Transaction Safety Controls

Synth Finance employs end-to-end encryption to safeguard API calls, serving as a critical defense against duplicate transactions and data corruption.

Safety Feature	Function	Benefit
End-to-End Encryption	Protects data during transit	Prevents unauthorized duplication
Secure Server Storage	Preserves data integrity	Ensures consistent record-keeping
Regular Backups	Retains historical data	Supports accurate reconciliation

Beyond these security measures, the platform implements thorough verification processes to ensure the accuracy of its data.

Multi-step Data Verification

Synth Finance uses a multi-layered approach to validate financial data. This includes checking for schema compliance, ensuring consistency with existing records, and confirming overall data integrity.

To further enhance reliability, the platform enriches transaction data by incorporating verified external insights.

Data Enrichment Checks

Synth Finance’s data enrichment process adds meaningful context to raw financial transactions, enabling more detailed analysis. By integrating additional metadata, users gain access to deeper insights.

Enrichment Type	Verification Method	Output
Exchange Rates	Real-time validation	Current market rates
Stock Data	Multi-source verification	Verified market information
Institution Data	Database cross-referencing	Validated entity details

The data enrichment process includes built-in checks to ensure duplicates are avoided while maintaining data integrity. This careful balance allows Synth Finance to provide enriched, reliable data that supports comprehensive analysis.

These features collectively enable Synth Finance to consistently deliver high-quality financial data, ensuring accuracy, reliability, and robust safeguards against duplication across its API systems.

Conclusion: Maintaining Clean Financial API Data

Keeping financial API data clean not only improves efficiency but also ensures compliance with regulatory requirements. Research highlights that duplicate data costs businesses approximately $3.1 million annually in storage expenses and leads to an average 15% revenue loss.

The benefits of effective data management are clear:

Metric	Before	After
Duplicate Transaction Rate	2.3%	0.01%
Monthly Storage Costs	$450,000	$27,000
Reconciliation Time	4 hours	15 minutes
Data Accuracy	92%	99.99%

These numbers demonstrate the tangible advantages of investing in data quality initiatives. For instance, DBS Bank implemented a data quality program that reduced regulatory reporting preparation time by 28% and achieved 99.7% accuracy in customer records, resulting in annual savings of $15 million.

To achieve similar results, organizations can focus on three key strategies:

Implement Strong Controls: Set up clear internal controls, including separation of duties and multi-level approval processes.
Leverage Automation: Use automated tools to detect potential duplicates and standardize data formatting.
Monitor and Audit: Regularly audit and reconcile data to ensure ongoing accuracy and integrity.

The success of these approaches is evident in real-world examples. JP Morgan Chase processes over 500 million transactions daily with 99.9% accuracy, while Goldman Sachs cut trade settlement failures by 65%, saving around $15 million annually.
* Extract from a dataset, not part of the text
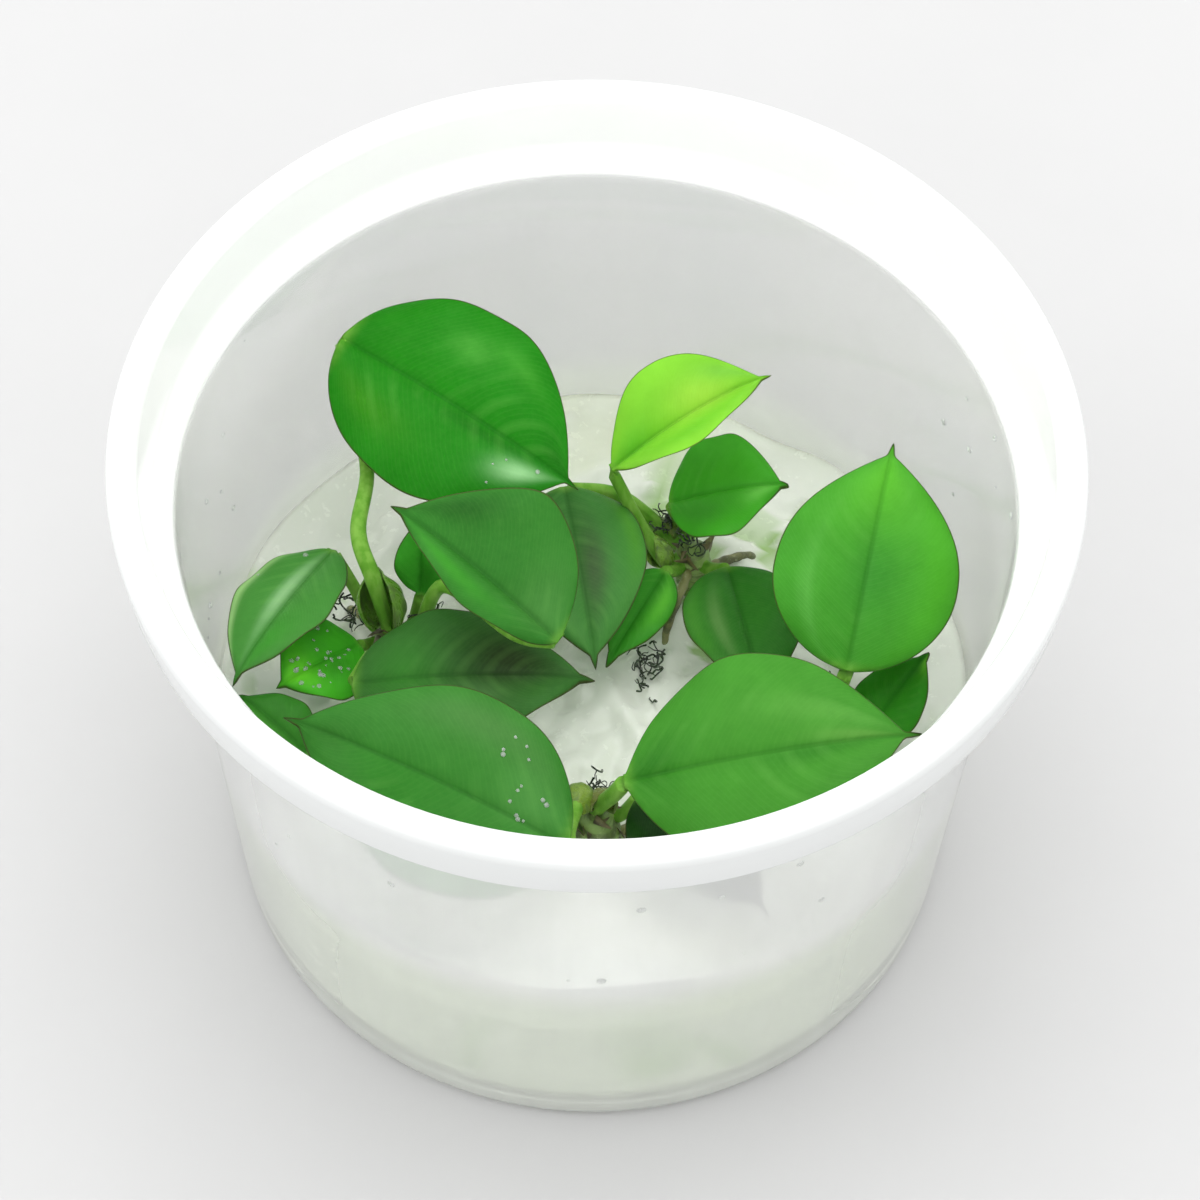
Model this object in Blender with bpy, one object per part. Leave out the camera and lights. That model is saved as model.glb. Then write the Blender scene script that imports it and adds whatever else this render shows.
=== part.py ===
"""Anubias plantlets in a culture cup.

Four small plantlets stand in pale nutrient gel inside a thin-walled translucent cup with a
stepped rim. The origin is the middle of the cup's foot, +Z is up, and -Y is the front.
Lengths in the tables below are millimetres; MM turns them into Blender's metres.
"""

import math

import bpy
import bmesh
from mathutils import Matrix, Vector

MM = 0.001

# ---- driving dimensions, mm -------------------------------------------------
CUP_HEIGHT = 71.0
RIM_RADIUS = 50.0          # outer edge of the flat rim
RIM_LAND = 3.0             # width of the flat rim, the lid seat
SKIRT_DEPTH = 5.9          # how far the rim turns down outside
SEAT_DEPTH = 8.6           # depth of the step inside the rim
WALL = 0.8                 # wall thickness of the body
BODY_TOP_RADIUS = 44.5     # outer radius just under the step
BODY_FOOT_RADIUS = 41.3    # outer radius just above the foot
FOOT_RING = (37.3, 39.3)   # inner and outer radius of the ring the cup stands on
FOOT_RECESS = 0.9          # how far the floor is raised inside that ring
FLOOR_TOP = 1.9            # height of the floor's upper face
INNER_CORNER = 1.8         # radius of the corner between wall and floor, inside
CUP_SEGMENTS = 48

GAP = 0.3                  # clearance between touching pieces

GEL_LEVEL = 27.0           # mean height of the gel
GEL_TILT = 0.085           # the gel stands higher at the front by this slope
GEL_SEGMENTS = 36

BLADE_THICKNESS = 0.5
RING_POINTS = 8            # points round each cross-section of a leaf
STALK_LIFT = 1.4           # a stalk on a rhizome's head starts this far above it
STALK_DROP = 1.6           # a stalk beside the head starts this far below its top
STALK_CLEARANCE = 0.25     # a stalk beside the head stays this far off its skin
MIN_HALF_WIDTH = 0.12      # a blade's tip is never narrower than this
NECK_SHARE = 0.12          # the stalk's thickness fades into the blade over this share of it
ROOT_RADIUS = 0.55
ROOT_SKIN = 1.12           # roots start this many rhizome radii from its middle line

BLADE_STATIONS = (0.0, 0.02, 0.07, 0.16, 0.29, 0.43, 0.58, 0.73, 0.86, 0.95, 1.0)

# ---- the plantlets' short rhizomes: path points (x, y, z) and radii, mm ------
RHIZOMES = {
    "rhizome_left": [((-21.5, 0.0, 23.0), 1.5), ((-22.4, 1.6, 28.0), 2.2), ((-22.7, 2.2, 32.5), 1.8)],
    "rhizome_back": [((12.6, 12.0, 22.0), 1.5), ((11.4, 13.6, 27.5), 2.2), ((10.8, 14.4, 32.5), 1.8)],
    "rhizome_front": [((6.5, -33.5, 12.0), 2.0), ((4.5, -29.0, 19.0), 2.8), ((1.8, -23.5, 27.0), 2.8),
                      ((0.3, -20.5, 33.0), 2.0)],
    "rhizome_right": [((20.8, -8.0, 22.0), 1.5), ((21.7, -6.6, 27.0), 2.1), ((22.0, -6.0, 32.0), 1.7)],
}

# ---- leaves -----------------------------------------------------------------
# Each leaf is a stalk that carries one blade. base and tip are the ends of the blade's midrib,
# roll lifts the left half (seen from base to tip), arch bows the midrib up, fold closes the two
# halves like a book, lean makes the left half wider, widest is the place of the greatest width
# and taper (0.5 round to 1 pointed) and tip_power (high is fuller) shape the base and the tip.
# The stalk leaves the rhizome's head at the offset top, or beside it: on the bearing side, in
# degrees, or else towards the blade. via are points on the stalk and stalk lists its radii.
LEAVES = {
    "leaf_tall_left": dict(on="rhizome_left", base=(-28.5, 26.0, 54.0), tip=(-2.0, 11.0, 47.5),
                           width=23.0, roll=14, arch=0.05, fold=4, widest=0.47, tip_power=2.3,
                           top=(-0.3, 0.1),
                           via=[(-24.2, 2.6, 41.5), (-25.9, 6.4, 45.0), (-25.2, 13.0, 47.6), (-27.2, 21.0, 51.0)],
                           stalk=(1.9, 2.2, 0.9, 0.8, 0.8, 0.8)),
    "leaf_young": dict(on="rhizome_back", base=(1.6, 15.5, 45.0), tip=(18.8, 24.0, 52.0),
                       width=15.0, roll=4, widest=0.52, arch=0.08, fold=40, taper=0.85, tip_power=1.8,
                       side=205, via=[(5.0, 14.6, 36.0)], stalk=(0.9, 0.8, 0.7)),
    "leaf_small_back": dict(on="rhizome_back", base=(8.2, 17.0, 37.0), tip=(21.2, 16.8, 41.5),
                            width=14.0, roll=4, side=100, arch=0.05, fold=14, widest=0.47, tip_power=2.3,
                            via=[], stalk=(0.8, 0.7)),
    "leaf_right": dict(on="rhizome_right", base=(27.2, -8.4, 42.0), tip=(31.8, 12.5, 55.0),
                       width=20.0, roll=0, arch=0.04, fold=5, tip_power=2.2,
                       side=15, via=[(26.4, -7.6, 36.0)], stalk=(0.9, 0.85, 0.8)),
    "leaf_front_right": dict(on="rhizome_front", base=(3.6, -23.0, 42.0), tip=(33.9, -22.1, 51.5),
                             width=23.0, roll=10, arch=0.05, fold=5, widest=0.47, taper=0.8,
                             top=(0.8, -0.7), via=[(2.4, -22.6, 38.8)], stalk=(0.9, 0.9, 0.9)),
    "leaf_front_left": dict(on="rhizome_front", base=(-2.2, -31.0, 42.0), tip=(-31.8, -20.8, 50.0),
                            width=22.0, roll=-10, arch=0.06, fold=4,
                            top=(-1.2, 0.5), via=[(-2.2, -26.5, 38.5)], stalk=(0.9, 0.9, 0.9)),
    "leaf_middle_dark": dict(on="rhizome_left", base=(-26.0, -8.6, 37.5), tip=(0.2, -8.8, 40.0),
                             width=16.5, roll=5, arch=0.06, fold=4,
                             side=262, via=[(-24.2, -3.4, 35.6)], stalk=(0.9, 0.8, 0.8)),
    "leaf_centre": dict(on="rhizome_left", base=(-3.8, -8.5, 46.5), tip=(-21.6, 2.1, 56.0),
                        width=15.8, roll=-5, arch=0.05, fold=18, widest=0.48, taper=0.65, lean=-0.4,
                        tip_power=1.7, via=[(-16.5, 1.4, 42.2), (-8.5, -6.5, 45.0)],
                        stalk=(0.9, 0.8, 0.8, 0.8)),
    "leaf_behind_centre": dict(on="rhizome_back", base=(-3.7, 17.6, 38.5), tip=(0.3, -6.0, 38.0),
                               width=15.6, roll=0, arch=0.06, fold=4,
                               side=135, via=[(2.6, 18.6, 36.0)], stalk=(0.9, 0.8, 0.8)),
    "leaf_under_centre": dict(on="rhizome_back", base=(7.8, 10.0, 33.5), tip=(1.5, -3.0, 34.0),
                              width=7.0, roll=-8, arch=0.04, fold=12, via=[], stalk=(0.7, 0.7)),
    "leaf_under_right": dict(on="rhizome_back", base=(14.8, 10.5, 33.6), tip=(18.8, -9.0, 35.5),
                             width=13.5, roll=0, arch=0.05, fold=10, via=[], stalk=(0.8, 0.7)),
    "leaf_left_wall": dict(on="rhizome_left", base=(-29.2, 8.6, 38.0), tip=(-38.6, -11.0, 41.0),
                           width=11.5, roll=10, arch=0.05, fold=10, widest=0.48, taper=0.6,
                           via=[(-26.6, 5.6, 35.0)], stalk=(0.8, 0.7, 0.7)),
    "leaf_small_left": dict(on="rhizome_left", base=(-26.0, -0.4, 33.0), tip=(-34.2, -8.0, 36.0),
                            width=11.0, roll=-12, side=205, arch=0.05, fold=8, widest=0.47, tip_power=2.2,
                            via=[], stalk=(0.7, 0.6)),
    "leaf_low_front": dict(on="rhizome_front", base=(5.2, -20.6, 35.4), tip=(18.6, -35.2, 37.5),
                           width=13.0, roll=0, arch=0.05, fold=6, taper=0.7, via=[], stalk=(0.8, 0.7)),
    "leaf_low_right": dict(on="rhizome_right", base=(29.2, -12.6, 34.0), tip=(36.5, -3.3, 38.5),
                           width=8.0, roll=0, arch=0.05, fold=6,
                           side=-65, via=[(26.5, -11.0, 32.8)], stalk=(0.7, 0.65, 0.6)),
    "leaf_low_left": dict(on="rhizome_front", base=(-30.5, -15.5, 34.0), tip=(-38.3, -9.8, 37.0),
                          width=8.0, roll=0, arch=0.05, fold=6,
                          via=[(-9.0, -24.5, 33.0), (-21.0, -24.4, 32.6)], stalk=(0.8, 0.7, 0.7, 0.6)),
    "leaf_bud_left": dict(on="rhizome_left", base=(-19.2, 4.6, 36.0), tip=(-18.8, 9.6, 45.0),
                          width=6.5, roll=0, arch=0.05, fold=24, taper=0.8, via=[], stalk=(0.8, 0.7)),
}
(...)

These cases highlight how prioritizing clean data can significantly enhance operational performance and financial outcomes.

FAQs

What are idempotency keys, and how do they help prevent duplicate data in APIs?

Idempotency keys are special identifiers that help ensure API requests behave predictably, even if they're sent multiple times. They play a crucial role in avoiding problems like duplicate charges or repeated database entries, which can happen due to network retries or client-side errors.
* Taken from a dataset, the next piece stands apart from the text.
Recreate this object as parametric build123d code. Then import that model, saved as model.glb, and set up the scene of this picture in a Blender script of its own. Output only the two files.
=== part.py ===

To use idempotency keys correctly, you should generate a unique key for each request. When the server receives a request, it stores the key along with the response. If the same key is sent again, the server checks its records and returns the original response instead of reprocessing the request. This approach not only prevents unintended duplicate actions but also makes API interactions more reliable and user-friendly.
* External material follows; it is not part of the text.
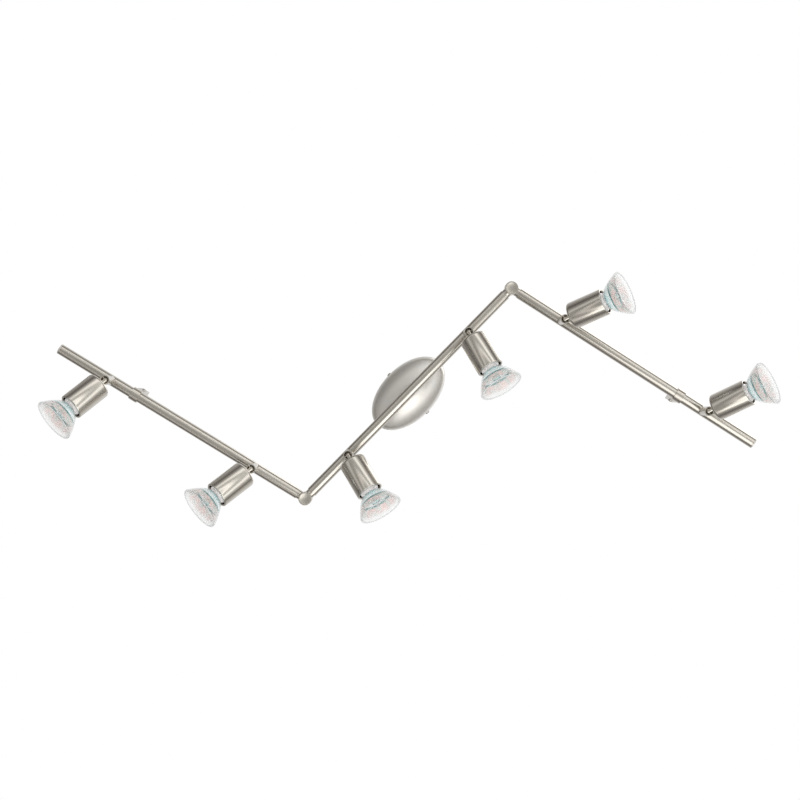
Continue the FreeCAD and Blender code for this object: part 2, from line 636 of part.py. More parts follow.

What’s the difference between optimistic locking and real-time duplicate detection, and when should you use each?

Optimistic locking and real-time duplicate detection are two approaches aimed at ensuring data integrity, but they tackle different challenges.

Optimistic locking is a method used to manage concurrency by assuming that conflicts between processes are infrequent. It allows multiple users or processes to access and modify the same data at the same time. The system only checks for conflicts when changes are saved, ensuring that no two processes overwrite each other’s changes. This approach is particularly well-suited for environments with low data contention - think of applications dealing with large datasets but where updates are relatively rare.

Real-time duplicate detection, on the other hand, focuses on preventing duplicate entries as they happen. This is especially important in fields where precision is critical, such as financial systems. Duplicate records in these contexts can lead to reporting inaccuracies or flawed analysis. By providing immediate feedback, real-time duplicate detection ensures data accuracy during the input process, making it indispensable when clean, reliable data is non-negotiable.

To sum it up, use optimistic locking when reducing system overhead is more important than resolving conflicts immediately. On the flip side, real-time duplicate detection is the better choice when maintaining precise and clean data is the primary goal.

How can financial institutions ensure data accuracy while managing the costs of preventing duplicate data?

Financial institutions can manage the tricky balance between maintaining accurate data and controlling costs by leveraging automation and adopting strong data governance practices. Automation tools play a key role by reducing manual errors in data entry and validation. This not only cuts down the chances of duplicate records but also lowers the costs associated with correcting such issues.

On top of that, strategies like conducting regular data audits and using idempotency in API calls can help prevent duplicate entries while keeping expenses under control. These approaches improve data reliability, ensure compliance with regulatory requirements, and pave the way for smarter decisions and smoother operations.